Reproduce the lines from the one bearing "its line seat" through the one bearing "if empty is", inclusive. Copy them exactly; include no other line.

---*---

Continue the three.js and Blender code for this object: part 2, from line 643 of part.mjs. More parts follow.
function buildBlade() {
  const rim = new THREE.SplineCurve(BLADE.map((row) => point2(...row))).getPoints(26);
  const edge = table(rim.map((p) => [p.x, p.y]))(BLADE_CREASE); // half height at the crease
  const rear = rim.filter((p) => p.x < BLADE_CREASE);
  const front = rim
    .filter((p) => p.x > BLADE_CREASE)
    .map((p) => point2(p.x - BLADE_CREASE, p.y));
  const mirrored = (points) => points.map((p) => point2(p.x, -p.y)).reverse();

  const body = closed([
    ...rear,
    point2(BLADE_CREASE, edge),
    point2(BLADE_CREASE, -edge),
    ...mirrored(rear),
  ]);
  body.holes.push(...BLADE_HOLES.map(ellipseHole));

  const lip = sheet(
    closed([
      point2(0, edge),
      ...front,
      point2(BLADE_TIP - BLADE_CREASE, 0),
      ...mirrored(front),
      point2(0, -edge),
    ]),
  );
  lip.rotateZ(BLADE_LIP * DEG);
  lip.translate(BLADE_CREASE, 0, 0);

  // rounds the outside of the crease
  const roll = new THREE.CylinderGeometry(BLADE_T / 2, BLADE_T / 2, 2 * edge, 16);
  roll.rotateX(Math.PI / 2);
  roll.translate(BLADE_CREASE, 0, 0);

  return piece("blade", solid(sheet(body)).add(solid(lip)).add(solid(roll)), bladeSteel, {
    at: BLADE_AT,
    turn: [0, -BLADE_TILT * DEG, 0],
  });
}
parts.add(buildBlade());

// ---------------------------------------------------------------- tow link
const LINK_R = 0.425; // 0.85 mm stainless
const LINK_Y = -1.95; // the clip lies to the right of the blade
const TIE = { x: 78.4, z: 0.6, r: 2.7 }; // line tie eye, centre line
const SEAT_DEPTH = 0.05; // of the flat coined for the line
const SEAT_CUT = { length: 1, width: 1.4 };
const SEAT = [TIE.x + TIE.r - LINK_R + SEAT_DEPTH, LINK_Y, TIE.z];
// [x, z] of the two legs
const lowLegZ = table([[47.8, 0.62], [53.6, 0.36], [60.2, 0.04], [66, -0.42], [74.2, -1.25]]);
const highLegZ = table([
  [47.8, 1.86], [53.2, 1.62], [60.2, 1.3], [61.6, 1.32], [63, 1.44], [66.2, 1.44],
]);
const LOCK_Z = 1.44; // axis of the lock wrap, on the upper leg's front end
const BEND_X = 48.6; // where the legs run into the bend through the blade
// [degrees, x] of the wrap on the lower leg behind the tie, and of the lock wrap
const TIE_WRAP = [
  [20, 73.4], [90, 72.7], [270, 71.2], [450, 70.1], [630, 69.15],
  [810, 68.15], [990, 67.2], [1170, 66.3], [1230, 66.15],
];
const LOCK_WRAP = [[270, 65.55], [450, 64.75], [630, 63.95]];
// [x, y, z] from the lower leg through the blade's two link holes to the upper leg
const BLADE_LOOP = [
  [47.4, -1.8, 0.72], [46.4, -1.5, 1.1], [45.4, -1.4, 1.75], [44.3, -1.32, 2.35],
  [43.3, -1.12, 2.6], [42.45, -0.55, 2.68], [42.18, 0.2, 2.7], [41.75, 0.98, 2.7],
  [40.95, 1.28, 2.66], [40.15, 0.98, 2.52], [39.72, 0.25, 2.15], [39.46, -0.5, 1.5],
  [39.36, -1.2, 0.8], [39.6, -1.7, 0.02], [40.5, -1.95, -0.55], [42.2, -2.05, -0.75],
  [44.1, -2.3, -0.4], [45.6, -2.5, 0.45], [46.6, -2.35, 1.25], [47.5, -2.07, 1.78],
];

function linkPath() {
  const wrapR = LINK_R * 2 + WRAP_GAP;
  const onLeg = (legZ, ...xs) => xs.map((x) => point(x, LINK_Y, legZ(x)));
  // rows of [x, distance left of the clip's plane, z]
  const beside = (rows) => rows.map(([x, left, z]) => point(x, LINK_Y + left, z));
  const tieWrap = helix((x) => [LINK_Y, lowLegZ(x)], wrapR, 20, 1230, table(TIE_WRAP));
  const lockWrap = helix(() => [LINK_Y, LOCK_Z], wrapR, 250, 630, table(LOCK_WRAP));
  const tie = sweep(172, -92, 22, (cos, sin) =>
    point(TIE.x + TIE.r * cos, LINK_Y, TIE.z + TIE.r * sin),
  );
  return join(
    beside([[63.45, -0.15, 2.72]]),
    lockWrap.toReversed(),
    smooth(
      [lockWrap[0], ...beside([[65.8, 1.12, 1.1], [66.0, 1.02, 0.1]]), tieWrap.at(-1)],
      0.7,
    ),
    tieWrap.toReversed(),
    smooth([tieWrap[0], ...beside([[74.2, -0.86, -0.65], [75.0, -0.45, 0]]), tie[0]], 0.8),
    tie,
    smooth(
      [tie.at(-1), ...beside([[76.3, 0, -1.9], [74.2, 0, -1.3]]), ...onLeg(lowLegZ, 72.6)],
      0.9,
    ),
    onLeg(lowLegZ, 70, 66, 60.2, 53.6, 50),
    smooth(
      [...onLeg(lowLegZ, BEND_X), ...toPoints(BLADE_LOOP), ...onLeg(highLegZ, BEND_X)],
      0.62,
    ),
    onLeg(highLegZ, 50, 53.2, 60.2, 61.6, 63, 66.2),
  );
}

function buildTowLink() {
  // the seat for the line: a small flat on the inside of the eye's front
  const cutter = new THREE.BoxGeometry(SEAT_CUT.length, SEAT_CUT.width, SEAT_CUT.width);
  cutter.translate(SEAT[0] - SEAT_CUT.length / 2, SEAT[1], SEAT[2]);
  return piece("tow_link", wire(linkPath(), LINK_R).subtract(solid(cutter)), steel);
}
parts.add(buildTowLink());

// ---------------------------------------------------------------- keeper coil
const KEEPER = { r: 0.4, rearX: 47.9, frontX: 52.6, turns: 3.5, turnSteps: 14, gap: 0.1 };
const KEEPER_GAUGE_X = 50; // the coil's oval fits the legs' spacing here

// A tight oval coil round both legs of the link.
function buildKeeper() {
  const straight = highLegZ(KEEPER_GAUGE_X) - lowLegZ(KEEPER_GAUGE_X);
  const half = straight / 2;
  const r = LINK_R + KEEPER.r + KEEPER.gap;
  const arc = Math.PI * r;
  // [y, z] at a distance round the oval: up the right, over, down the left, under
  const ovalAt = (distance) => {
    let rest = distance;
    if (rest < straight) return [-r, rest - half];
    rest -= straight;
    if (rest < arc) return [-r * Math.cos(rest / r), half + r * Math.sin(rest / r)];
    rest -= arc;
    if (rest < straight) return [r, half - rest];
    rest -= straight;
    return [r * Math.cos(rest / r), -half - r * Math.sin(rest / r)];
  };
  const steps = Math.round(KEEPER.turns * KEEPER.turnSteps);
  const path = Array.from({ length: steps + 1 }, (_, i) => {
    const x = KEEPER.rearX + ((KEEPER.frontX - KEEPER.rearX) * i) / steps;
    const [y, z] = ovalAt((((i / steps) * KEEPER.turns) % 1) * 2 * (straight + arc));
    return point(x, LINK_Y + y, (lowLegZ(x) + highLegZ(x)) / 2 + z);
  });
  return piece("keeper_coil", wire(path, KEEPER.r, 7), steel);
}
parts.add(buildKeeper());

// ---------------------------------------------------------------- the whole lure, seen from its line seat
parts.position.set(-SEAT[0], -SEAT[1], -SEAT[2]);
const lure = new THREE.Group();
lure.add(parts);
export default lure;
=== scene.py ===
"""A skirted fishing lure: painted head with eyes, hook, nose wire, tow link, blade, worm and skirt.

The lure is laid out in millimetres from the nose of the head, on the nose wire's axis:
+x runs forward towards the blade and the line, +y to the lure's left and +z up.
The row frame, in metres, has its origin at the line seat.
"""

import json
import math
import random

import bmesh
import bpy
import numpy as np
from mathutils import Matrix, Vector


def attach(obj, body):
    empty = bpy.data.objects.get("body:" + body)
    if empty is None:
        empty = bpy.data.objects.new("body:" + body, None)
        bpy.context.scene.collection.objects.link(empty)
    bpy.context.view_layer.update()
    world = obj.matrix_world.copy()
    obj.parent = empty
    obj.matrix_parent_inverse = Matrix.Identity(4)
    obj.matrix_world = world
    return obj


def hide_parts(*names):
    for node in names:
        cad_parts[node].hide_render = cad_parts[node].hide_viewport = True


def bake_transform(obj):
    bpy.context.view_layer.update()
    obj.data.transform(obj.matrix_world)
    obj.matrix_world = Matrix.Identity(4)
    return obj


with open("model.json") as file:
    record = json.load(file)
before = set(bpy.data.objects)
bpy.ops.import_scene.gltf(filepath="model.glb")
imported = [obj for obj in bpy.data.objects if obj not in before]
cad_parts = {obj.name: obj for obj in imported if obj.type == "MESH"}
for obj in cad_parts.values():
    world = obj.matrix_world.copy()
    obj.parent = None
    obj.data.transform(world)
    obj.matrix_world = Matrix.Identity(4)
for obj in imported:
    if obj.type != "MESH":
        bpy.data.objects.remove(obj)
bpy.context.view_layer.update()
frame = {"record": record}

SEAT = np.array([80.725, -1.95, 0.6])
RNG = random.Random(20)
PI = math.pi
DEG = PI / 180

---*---

● **Expected answer**
// ---------------------------------------------------------------- the whole lure, seen from its line seat
parts.position.set(-SEAT[0], -SEAT[1], -SEAT[2]);
const lure = new THREE.Group();
lure.add(parts);
export default lure;
=== scene.py ===
"""A skirted fishing lure: painted head with eyes, hook, nose wire, tow link, blade, worm and skirt.

The lure is laid out in millimetres from the nose of the head, on the nose wire's axis:
+x runs forward towards the blade and the line, +y to the lure's left and +z up.
The row frame, in metres, has its origin at the line seat.
"""

import json
import math
import random

import bmesh
import bpy
import numpy as np
from mathutils import Matrix, Vector


def attach(obj, body):
    empty = bpy.data.objects.get("body:" + body)
    if empty is None:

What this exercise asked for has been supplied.